»»
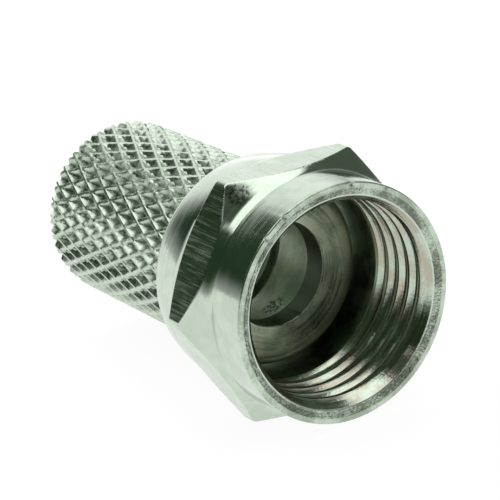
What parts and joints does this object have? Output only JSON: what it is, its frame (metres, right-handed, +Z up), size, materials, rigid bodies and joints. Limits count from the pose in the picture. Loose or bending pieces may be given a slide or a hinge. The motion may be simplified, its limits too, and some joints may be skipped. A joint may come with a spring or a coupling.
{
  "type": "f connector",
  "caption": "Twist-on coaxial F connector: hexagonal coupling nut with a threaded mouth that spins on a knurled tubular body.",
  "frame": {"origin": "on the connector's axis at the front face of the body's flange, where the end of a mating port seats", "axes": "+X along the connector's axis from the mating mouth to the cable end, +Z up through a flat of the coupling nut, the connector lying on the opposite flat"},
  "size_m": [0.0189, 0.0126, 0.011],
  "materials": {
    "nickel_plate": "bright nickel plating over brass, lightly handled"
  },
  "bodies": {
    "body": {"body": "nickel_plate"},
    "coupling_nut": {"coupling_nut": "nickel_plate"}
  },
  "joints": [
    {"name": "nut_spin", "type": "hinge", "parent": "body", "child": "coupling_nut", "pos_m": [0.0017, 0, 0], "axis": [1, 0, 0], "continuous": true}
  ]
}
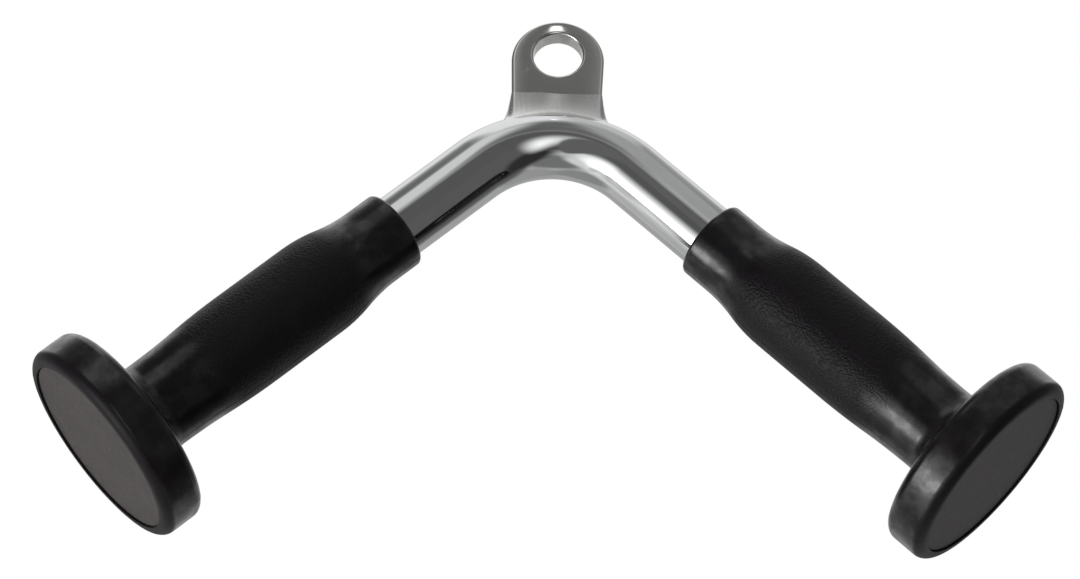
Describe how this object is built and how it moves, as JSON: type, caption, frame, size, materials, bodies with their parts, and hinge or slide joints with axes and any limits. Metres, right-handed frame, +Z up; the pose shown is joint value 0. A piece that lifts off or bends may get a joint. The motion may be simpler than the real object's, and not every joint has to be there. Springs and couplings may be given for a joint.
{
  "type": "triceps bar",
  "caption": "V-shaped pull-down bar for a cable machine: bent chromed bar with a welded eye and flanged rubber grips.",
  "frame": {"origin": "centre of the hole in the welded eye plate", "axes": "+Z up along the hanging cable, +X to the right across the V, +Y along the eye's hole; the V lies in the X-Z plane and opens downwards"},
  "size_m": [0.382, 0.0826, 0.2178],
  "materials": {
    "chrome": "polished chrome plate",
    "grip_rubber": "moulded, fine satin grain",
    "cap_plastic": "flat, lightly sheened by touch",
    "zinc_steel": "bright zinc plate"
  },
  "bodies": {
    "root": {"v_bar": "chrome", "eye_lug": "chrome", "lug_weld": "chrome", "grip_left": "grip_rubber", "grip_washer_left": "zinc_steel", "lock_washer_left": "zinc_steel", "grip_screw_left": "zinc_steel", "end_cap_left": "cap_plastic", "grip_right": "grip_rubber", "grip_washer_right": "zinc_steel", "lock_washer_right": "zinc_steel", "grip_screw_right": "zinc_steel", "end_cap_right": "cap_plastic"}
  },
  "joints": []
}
««
- To do -
Copy every line of the records word for word.

- Solution -
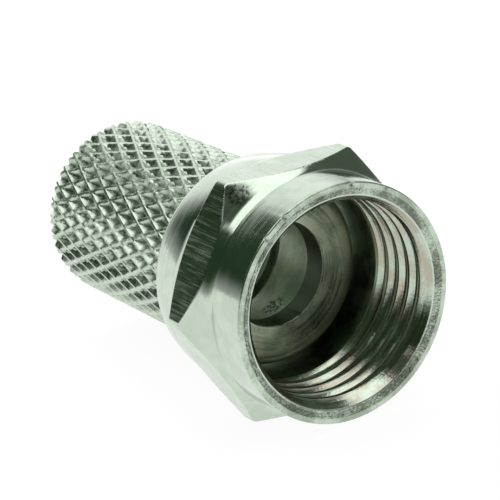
What parts and joints does this object have? Output only JSON: what it is, its frame (metres, right-handed, +Z up), size, materials, rigid bodies and joints. Limits count from the pose in the picture. Loose or bending pieces may be given a slide or a hinge. The motion may be simplified, its limits too, and some joints may be skipped. A joint may come with a spring or a coupling.
{
  "type": "f connector",
  "caption": "Twist-on coaxial F connector: hexagonal coupling nut with a threaded mouth that spins on a knurled tubular body.",
  "frame": {"origin": "on the connector's axis at the front face of the body's flange, where the end of a mating port seats", "axes": "+X along the connector's axis from the mating mouth to the cable end, +Z up through a flat of the coupling nut, the connector lying on the opposite flat"},
  "size_m": [0.0189, 0.0126, 0.011],
  "materials": {
    "nickel_plate": "bright nickel plating over brass, lightly handled"
  },
  "bodies": {
    "body": {"body": "nickel_plate"},
    "coupling_nut": {"coupling_nut": "nickel_plate"}
  },
  "joints": [
    {"name": "nut_spin", "type": "hinge", "parent": "body", "child": "coupling_nut", "pos_m": [0.0017, 0, 0], "axis": [1, 0, 0], "continuous": true}
  ]
}
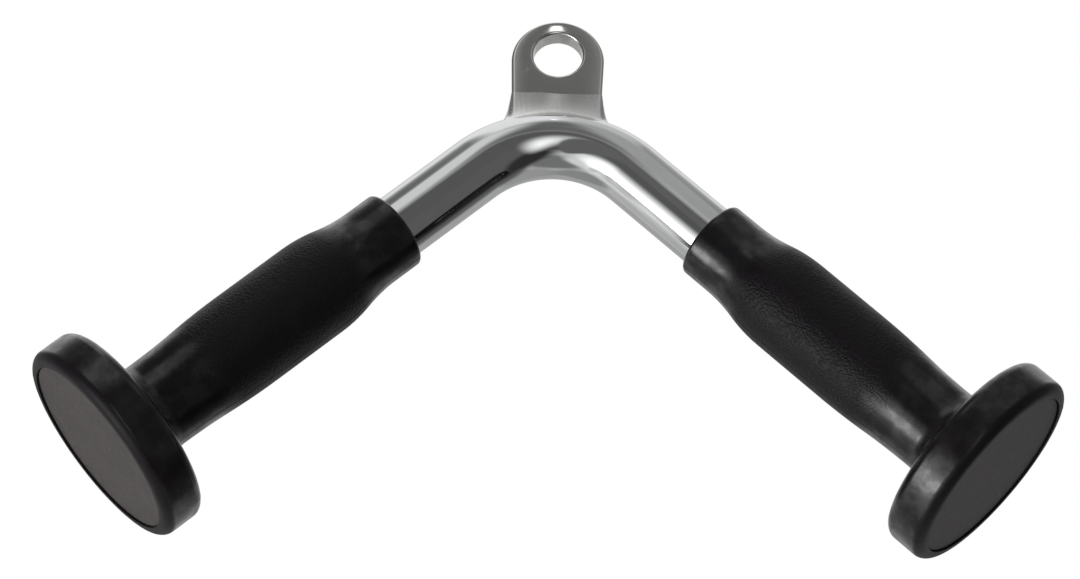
Describe how this object is built and how it moves, as JSON: type, caption, frame, size, materials, bodies with their parts, and hinge or slide joints with axes and any limits. Metres, right-handed frame, +Z up; the pose shown is joint value 0. A piece that lifts off or bends may get a joint. The motion may be simpler than the real object's, and not every joint has to be there. Springs and couplings may be given for a joint.
{
  "type": "triceps bar",
  "caption": "V-shaped pull-down bar for a cable machine: bent chromed bar with a welded eye and flanged rubber grips.",
  "frame": {"origin": "centre of the hole in the welded eye plate", "axes": "+Z up along the hanging cable, +X to the right across the V, +Y along the eye's hole; the V lies in the X-Z plane and opens downwards"},
  "size_m": [0.382, 0.0826, 0.2178],
  "materials": {
    "chrome": "polished chrome plate",
    "grip_rubber": "moulded, fine satin grain",
    "cap_plastic": "flat, lightly sheened by touch",
    "zinc_steel": "bright zinc plate"
  },
  "bodies": {
    "root": {"v_bar": "chrome", "eye_lug": "chrome", "lug_weld": "chrome", "grip_left": "grip_rubber", "grip_washer_left": "zinc_steel", "lock_washer_left": "zinc_steel", "grip_screw_left": "zinc_steel", "end_cap_left": "cap_plastic", "grip_right": "grip_rubber", "grip_washer_right": "zinc_steel", "lock_washer_right": "zinc_steel", "grip_screw_right": "zinc_steel", "end_cap_right": "cap_plastic"}
  },
  "joints": []
}